Review: Bumblebee

Left to right: Hailee Steinfeld as Charlie and Bumblebee in BUMBLEBEE, from Paramount Pictures.

Bumblebee is the sequel/reboot of the Transformers franchise that was birthed in 2007 and left for dead after 2017’s Transformers: The Last Knight. The franchise was starting to be known for its product placement and problematic characters more than its transformers.  Director Travis Knight (Kubo and the Two Strings) took the lead in resurrecting the Transformers franchise by telling a story focused on one of the franchises most profitable (and marketable) characters.

This Bumblebee story is somewhat connected to the previous films. In 1987, Autobot B-127 escapes Cybertron and heads to Earth, outside of San Francisco, to set up a new base for the Autobots. On the run, B-127 suffers memory loss and is wasting away at a scrap yard. Meanwhile, Charlie (Hailee Steinfeld) is hoping for a car on her 18th birthday and stumbles upon B-127. It’s not long before she learns he’s an extraterrestrial robotic life form and names him Bumblebee.

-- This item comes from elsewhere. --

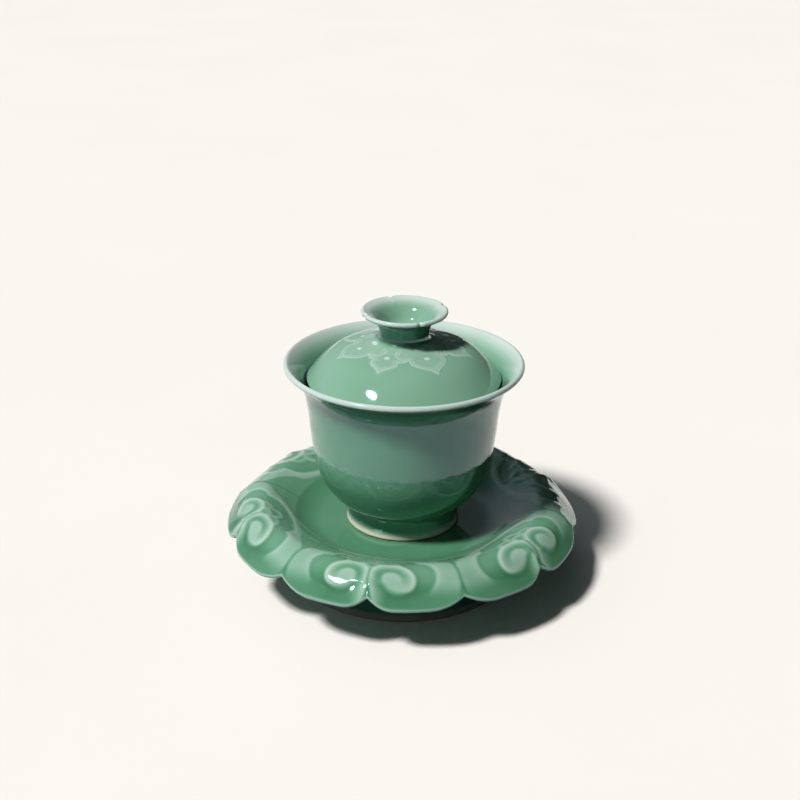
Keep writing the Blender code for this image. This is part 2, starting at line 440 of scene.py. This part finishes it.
def press_lobes(points, azimuth):
    """Draw the outline in at each notch and lift the rolled edge there."""
    r = np.hypot(points[..., 0], points[..., 1])
    off = np.abs((azimuth - HEAD_TURN + HEAD_SPAN / 2) % HEAD_SPAN - HEAD_SPAN / 2)
    in_head = np.clip(1.0 - off / IN_HEAD_REACH, 0.0, 1.0) ** 2.0
    between = np.clip(1.0 - (HEAD_SPAN / 2 - off) / BETWEEN_REACH, 0.0, 1.0) ** 2.0
    between = BETWEEN_DEPTH * between
    notch = np.maximum(in_head, between) * smooth((r - ROLL_START) / (SAUCER_RADIUS - ROLL_START))
    scale = 1.0 - NOTCH_CUT * notch / np.maximum(r, 1.0)
    points[..., 0] *= scale
    points[..., 1] *= scale
    points[..., 2] += NOTCH_LIFT * notch
    return points


SAUCER_COLUMNS = 960
RELIEF = 0.50                      # the glaze fills the carving and leaves this share of its depth
WELL_GLAZE = 0.28                  # how thin the glaze lies: 0 deep green, 1 pale
# Painted shade: the saucer's underside, foot included, gets nearly the darkest glaze colour.
UNDERSIDE_PAINTED_SHADE = 0.03
EDGE_GLAZE = 0.72


def make_saucer():
    """The turned saucer with its lobes, its carving and the bare ring that it stands on."""
    well, rise, brim, edge, under, foot, inside, middle = saucer_stretches()
    profile = np.vstack([well, rise, brim[1:], edge, under, foot, inside, middle])
    points = turned_points(profile, SAUCER_COLUMNS)
    azimuth = np.arange(SAUCER_COLUMNS) * 360.0 / SAUCER_COLUMNS
    azimuth = np.broadcast_to(azimuth, points.shape[:2])
    points = press_lobes(points, azimuth)
    normals = grid_normals(points)

    start = len(well) + len(rise) - 1
    stop = start + len(brim)
    along = np.concatenate([[0.0], np.cumsum(np.hypot(*np.diff(brim, axis=0).T))])
    reach_out = np.broadcast_to((BRIM_START + along)[:, None], (len(brim), SAUCER_COLUMNS))
    height, pale = clouds(azimuth[start:stop], reach_out)
    rim_fade = smooth((along[-1] - along) / 1.5)[:, None]
    well_fade = smooth(along / 1.6)[:, None]
    height = blurred(height * (0.35 + 0.65 * rim_fade) * well_fade, 6)
    pale = blurred(pale, 1)
    points[start:stop] += normals[start:stop] * (RELIEF * height[..., None])
    edge_light = np.clip((height - blurred(height, 8)) * 0.7, -0.16, 0.12)

    glaze = np.full(points.shape[:2], WELL_GLAZE)
    # Painted shade: the whole underside under the brim is set nearly to the darkest green.
    glaze[stop + len(edge):] = UNDERSIDE_PAINTED_SHADE
    glaze[start:stop] = np.clip(pale + edge_light, 0.0, 1.0)
    glaze[stop:stop + len(edge)] = EDGE_GLAZE
    bare = np.zeros(points.shape[:2])
    r, z = profile[:, 0], profile[:, 1]
    ring = (z < 2.0) & (r > 41.0) & (r < 46.0)
    bare[ring] = 1.0
    fields = {"glaze": glaze, "bare": bare}
    piece = closed_mesh("saucer_celadon", points, fields, SAUCER_FLOOR, SAUCER_UNDERSIDE)
    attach(piece, "saucer")
    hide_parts("saucer")
    return piece


# ---- Bowl -------------------------------------------------------------------------------------

BOWL_COLUMNS = 360


def bowl_stretches():
    """The half profile in stretches, from the axis inside to the axis below."""
    inner = curve([
        (1.0, BOWL_BOTTOM), (14.0, 10.8), (23.5, 13.9), (29.0, 19.5), (32.2, 28.0), (33.9, 40.0),
        (34.7, 49.0), (36.2, 55.8), (38.3, 60.2), (41.2, 63.8), (43.9, 66.3),
    ])
    lip = arc(LIP_CENTRE, LIP_ROUND, 115, -40)
    outer = curve([
        (45.5, 64.8), (43.4, 63.3), (40.8, 60.6), (38.6, 55.6), (37.1, 48.0), (36.35, 40.0),
        (35.4, 32.0), (33.9, 24.0), (31.0, 17.2), (26.8, 11.8), (21.7, 8.3),
    ])
    foot = curve([(21.1, 7.0), (21.0, 5.6), (21.4, 3.0), (22.3, 0.6), (22.0, 0.1), (21.5, 0.0)])
    recess = np.array([
        (19.9, 0.0), (19.5, 0.2), (19.3, 0.6), (18.8, 4.6), (17.9, BOWL_RECESS), (1.0, BOWL_RECESS),
    ])
    return even(inner, 40), even(lip, 12)[1:], even(outer, 60)[1:], even(foot, 14), recess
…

Charlie and her neighbor Memo (Jorge Lendenberg) help Bumblebee hide while he’s being hunted by Agent Burns (John Cena), and Decepticons Dropkick (voiced by Justin Theroux) and Shatter (voiced by Angela Bassett).

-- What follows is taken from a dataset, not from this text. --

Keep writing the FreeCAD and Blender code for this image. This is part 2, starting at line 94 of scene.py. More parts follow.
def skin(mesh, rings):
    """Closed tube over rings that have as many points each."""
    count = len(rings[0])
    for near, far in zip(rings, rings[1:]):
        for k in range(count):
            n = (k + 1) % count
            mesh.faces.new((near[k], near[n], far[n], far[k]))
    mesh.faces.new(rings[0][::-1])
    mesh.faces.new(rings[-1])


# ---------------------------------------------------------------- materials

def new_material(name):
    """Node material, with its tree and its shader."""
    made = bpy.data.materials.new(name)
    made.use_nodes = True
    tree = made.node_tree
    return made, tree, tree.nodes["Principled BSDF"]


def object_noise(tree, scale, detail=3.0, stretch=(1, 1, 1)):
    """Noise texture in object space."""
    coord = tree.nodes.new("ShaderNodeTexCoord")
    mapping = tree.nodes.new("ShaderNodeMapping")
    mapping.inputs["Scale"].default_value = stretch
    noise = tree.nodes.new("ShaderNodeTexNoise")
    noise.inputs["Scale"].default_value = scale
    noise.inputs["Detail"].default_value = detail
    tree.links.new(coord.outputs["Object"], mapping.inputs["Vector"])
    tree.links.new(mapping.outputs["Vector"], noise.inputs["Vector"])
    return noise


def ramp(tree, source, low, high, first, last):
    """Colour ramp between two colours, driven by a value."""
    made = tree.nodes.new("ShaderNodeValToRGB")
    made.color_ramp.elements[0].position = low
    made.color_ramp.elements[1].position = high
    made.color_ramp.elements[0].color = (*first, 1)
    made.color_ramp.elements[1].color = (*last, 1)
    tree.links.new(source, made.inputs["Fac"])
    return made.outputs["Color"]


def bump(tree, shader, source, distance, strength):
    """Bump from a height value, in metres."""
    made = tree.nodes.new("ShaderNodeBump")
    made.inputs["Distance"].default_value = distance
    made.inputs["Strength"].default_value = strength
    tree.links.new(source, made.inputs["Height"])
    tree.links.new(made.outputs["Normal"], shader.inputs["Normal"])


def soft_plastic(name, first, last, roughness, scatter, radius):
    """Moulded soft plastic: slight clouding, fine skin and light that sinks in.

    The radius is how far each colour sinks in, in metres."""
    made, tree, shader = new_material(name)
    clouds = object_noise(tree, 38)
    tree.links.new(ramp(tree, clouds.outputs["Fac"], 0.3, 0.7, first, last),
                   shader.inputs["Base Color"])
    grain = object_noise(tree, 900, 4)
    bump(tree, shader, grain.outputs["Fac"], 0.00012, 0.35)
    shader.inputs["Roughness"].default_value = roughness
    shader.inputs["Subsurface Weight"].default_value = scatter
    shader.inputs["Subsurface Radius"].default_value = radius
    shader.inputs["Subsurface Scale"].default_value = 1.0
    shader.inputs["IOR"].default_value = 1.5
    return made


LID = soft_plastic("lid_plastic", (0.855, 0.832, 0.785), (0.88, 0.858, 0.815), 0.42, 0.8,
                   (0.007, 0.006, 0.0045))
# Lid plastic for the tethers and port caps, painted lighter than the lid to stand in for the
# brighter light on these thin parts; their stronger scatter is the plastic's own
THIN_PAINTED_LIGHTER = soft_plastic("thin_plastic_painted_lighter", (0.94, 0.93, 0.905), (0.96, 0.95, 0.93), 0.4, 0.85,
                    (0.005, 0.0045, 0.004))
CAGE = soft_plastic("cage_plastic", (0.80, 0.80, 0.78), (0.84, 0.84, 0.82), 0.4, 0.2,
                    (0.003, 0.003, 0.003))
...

Bumblebee does a lot of things right and corrects a lot of wrongs from previous films. The opening scene on Cybertron looks like what fans of the 80’s cartoon would expect to see in a Transformers movie. The Cyberton war scenes show a few familiar faces, and there are a few iconic lines from the cartoon.

One of the most surprising things is the great music choices for the soundtrack. Thank God they didn’t play a Monster 80’s playlist as the soundtrack. “Bigmouth Strikes Again” by the Smiths plays as Charlie is introduced. “Save A Prayer” by Duran Duran, “Never Gonna Give You Up” by Rick Astley, and Sammy Hagar’s “I Can’t Drive 55” all make an appearance. There’s another great 80’s song that Transformer fans will definitely enjoy.

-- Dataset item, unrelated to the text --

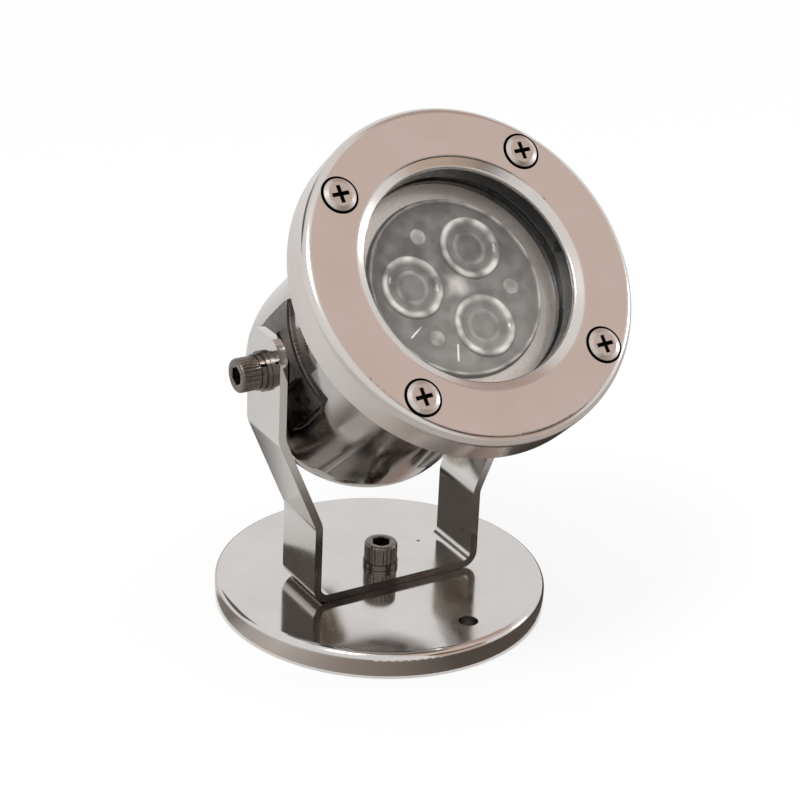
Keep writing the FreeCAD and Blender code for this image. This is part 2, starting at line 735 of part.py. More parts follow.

Like many movies from the 80’s, Bumblebee is about a kid finding something and playing hide and seek from the government/evil aliens. Bumblebee is an 80’s movie that doesn’t pander too much tot he Reagan Decade, but gives enough nostalgia to make you remember why they love the decade so much. Kudos to Travis Knight for taking 80’s content and making an 80’s movie with it.

Knight ditched the chaotic CGI heavy battles of the past for coherent action sequences and fun car chases. He even cut back on the slow-motion and allowed his fight sequences to show how deadly the Decepticons are and what a formidable soldier Bumblebee is. Is the action predictable? Yes. Are the scenes a lot of fun? Hell yes!

Steinfeld is the perfect as an intelligent teenage girl that’s a little too mature for her age but still young enough to make dumb teenage decisions. Steinfeld is the most enjoyable human character in any of the Transformers movies.

Bumblebee is the best Transformers movie to date, and it’s not even close. Travis Knight knew exactly what it takes to make a fun Transformers film and he delivered. People fed up with the franchise will be pleasantly surprised with how enjoyable and fun Bumblebee is. If this is the direction the franchise is going, sign me up for another one.